Exercise:
Everything from the line containing "add('control_end_plate', endPlate(), greyPlastic);" to the line containing "for node in", both lines included, must be copied exactly; nothing else should be.

Information shown:
----------
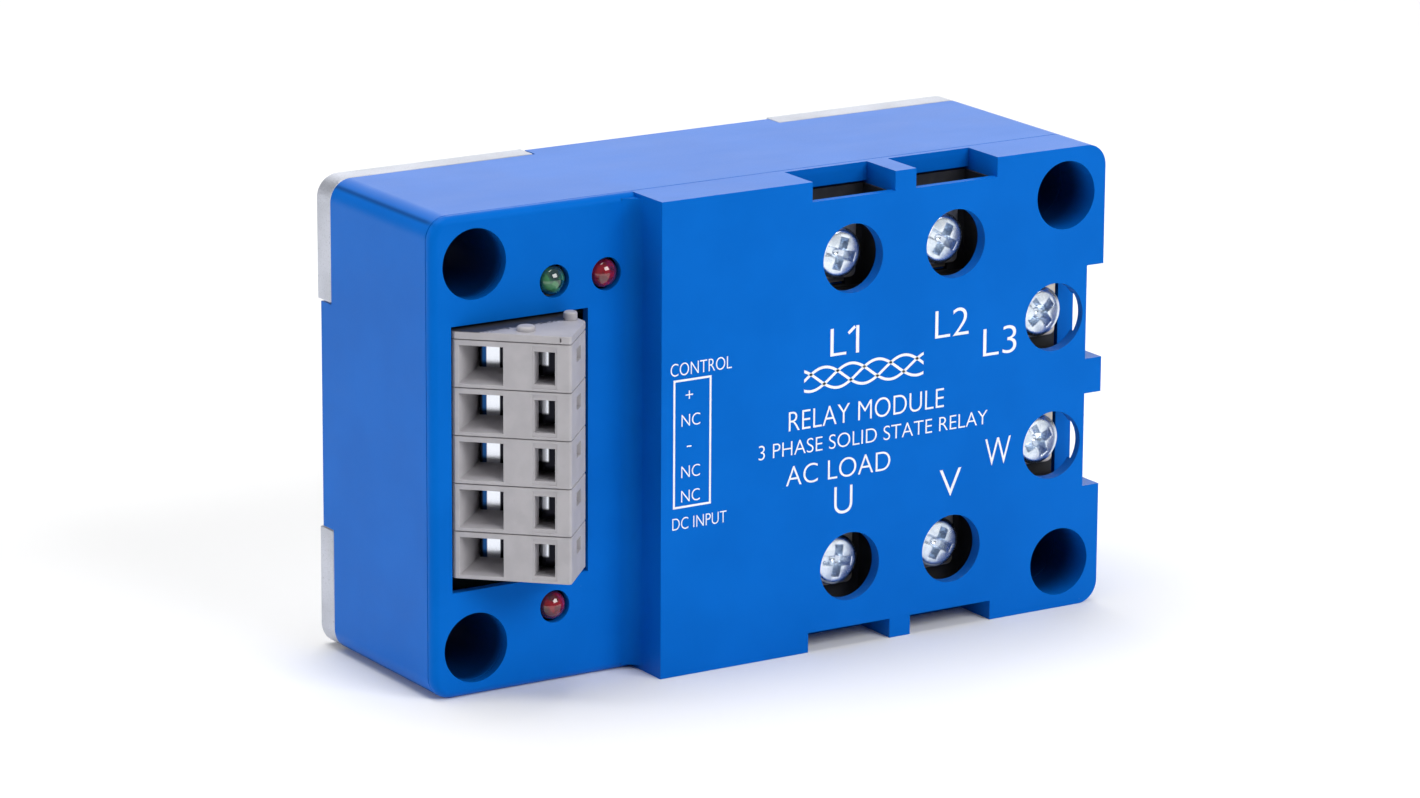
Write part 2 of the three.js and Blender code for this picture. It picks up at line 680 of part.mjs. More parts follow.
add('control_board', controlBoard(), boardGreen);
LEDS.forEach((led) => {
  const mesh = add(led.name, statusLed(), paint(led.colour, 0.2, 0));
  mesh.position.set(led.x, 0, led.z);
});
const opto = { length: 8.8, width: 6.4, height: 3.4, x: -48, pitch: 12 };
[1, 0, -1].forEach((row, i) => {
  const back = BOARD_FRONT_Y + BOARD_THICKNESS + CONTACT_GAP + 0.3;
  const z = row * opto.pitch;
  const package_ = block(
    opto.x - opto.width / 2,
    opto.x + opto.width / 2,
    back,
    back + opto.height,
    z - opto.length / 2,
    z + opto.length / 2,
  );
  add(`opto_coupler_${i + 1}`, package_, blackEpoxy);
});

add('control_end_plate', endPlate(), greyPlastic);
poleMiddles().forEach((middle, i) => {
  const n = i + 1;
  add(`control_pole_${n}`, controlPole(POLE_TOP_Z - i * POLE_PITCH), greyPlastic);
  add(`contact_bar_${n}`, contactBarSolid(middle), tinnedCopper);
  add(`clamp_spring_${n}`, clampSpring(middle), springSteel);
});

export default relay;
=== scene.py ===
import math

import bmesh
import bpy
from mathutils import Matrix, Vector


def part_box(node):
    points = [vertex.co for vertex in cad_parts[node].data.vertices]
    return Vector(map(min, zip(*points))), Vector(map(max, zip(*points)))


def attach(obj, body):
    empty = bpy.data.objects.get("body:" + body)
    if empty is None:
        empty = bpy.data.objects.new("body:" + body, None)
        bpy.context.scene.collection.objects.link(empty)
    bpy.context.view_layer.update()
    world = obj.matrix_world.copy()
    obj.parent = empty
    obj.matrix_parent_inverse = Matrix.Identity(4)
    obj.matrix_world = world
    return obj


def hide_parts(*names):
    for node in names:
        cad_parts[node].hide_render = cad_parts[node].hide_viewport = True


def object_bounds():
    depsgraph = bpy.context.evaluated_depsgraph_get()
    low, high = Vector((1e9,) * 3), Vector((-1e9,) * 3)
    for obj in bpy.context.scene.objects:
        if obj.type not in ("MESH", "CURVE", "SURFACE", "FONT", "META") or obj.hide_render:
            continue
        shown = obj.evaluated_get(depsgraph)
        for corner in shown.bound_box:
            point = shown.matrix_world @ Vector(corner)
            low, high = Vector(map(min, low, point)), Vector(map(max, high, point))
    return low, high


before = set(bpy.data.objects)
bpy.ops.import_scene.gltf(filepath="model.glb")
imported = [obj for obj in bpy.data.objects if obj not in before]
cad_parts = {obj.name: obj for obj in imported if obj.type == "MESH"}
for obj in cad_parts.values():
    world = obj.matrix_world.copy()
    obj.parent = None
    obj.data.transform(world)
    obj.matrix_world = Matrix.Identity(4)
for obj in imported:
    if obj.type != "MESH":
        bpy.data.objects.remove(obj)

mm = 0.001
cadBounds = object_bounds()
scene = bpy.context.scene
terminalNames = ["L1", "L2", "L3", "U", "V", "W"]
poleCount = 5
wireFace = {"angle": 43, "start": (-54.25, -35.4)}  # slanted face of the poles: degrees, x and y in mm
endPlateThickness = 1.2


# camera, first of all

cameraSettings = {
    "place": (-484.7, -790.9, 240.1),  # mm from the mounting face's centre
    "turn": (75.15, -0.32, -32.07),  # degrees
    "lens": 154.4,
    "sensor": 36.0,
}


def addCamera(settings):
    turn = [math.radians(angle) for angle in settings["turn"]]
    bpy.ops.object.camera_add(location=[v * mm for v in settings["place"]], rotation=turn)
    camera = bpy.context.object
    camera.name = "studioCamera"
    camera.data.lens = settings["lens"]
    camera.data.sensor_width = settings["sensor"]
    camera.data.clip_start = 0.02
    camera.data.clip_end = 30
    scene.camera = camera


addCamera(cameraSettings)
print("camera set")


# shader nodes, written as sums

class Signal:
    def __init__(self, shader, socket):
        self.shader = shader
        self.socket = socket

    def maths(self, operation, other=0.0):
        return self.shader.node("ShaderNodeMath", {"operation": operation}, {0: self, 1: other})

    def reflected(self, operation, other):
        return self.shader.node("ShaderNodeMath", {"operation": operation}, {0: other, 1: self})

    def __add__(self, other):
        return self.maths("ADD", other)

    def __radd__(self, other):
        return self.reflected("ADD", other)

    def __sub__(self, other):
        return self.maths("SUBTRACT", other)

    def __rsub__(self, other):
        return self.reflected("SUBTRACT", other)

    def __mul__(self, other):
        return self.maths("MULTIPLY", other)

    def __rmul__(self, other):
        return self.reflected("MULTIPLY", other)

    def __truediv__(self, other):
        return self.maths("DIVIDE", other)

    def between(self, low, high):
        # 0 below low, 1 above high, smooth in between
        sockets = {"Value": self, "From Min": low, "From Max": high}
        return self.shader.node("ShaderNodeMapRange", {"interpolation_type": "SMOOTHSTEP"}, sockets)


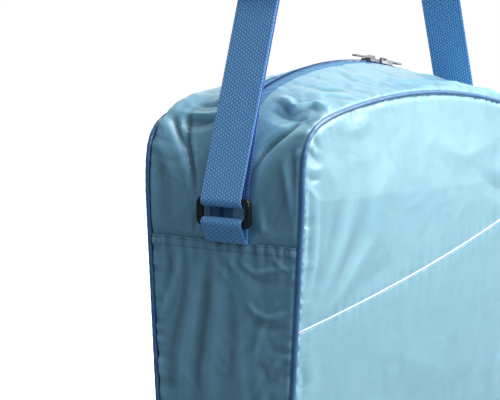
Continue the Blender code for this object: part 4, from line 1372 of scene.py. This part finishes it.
----------
Solution for this exercise:
add('control_end_plate', endPlate(), greyPlastic);
poleMiddles().forEach((middle, i) => {
  const n = i + 1;
  add(`control_pole_${n}`, controlPole(POLE_TOP_Z - i * POLE_PITCH), greyPlastic);
  add(`contact_bar_${n}`, contactBarSolid(middle), tinnedCopper);
  add(`clamp_spring_${n}`, clampSpring(middle), springSteel);
});

export default relay;
=== scene.py ===
import math

import bmesh
import bpy
from mathutils import Matrix, Vector


def part_box(node):
    points = [vertex.co for vertex in cad_parts[node].data.vertices]
    return Vector(map(min, zip(*points))), Vector(map(max, zip(*points)))


def attach(obj, body):
    empty = bpy.data.objects.get("body:" + body)
    if empty is None:
        empty = bpy.data.objects.new("body:" + body, None)
        bpy.context.scene.collection.objects.link(empty)
    bpy.context.view_layer.update()
    world = obj.matrix_world.copy()
    obj.parent = empty
    obj.matrix_parent_inverse = Matrix.Identity(4)
    obj.matrix_world = world
    return obj


def hide_parts(*names):
    for node in names:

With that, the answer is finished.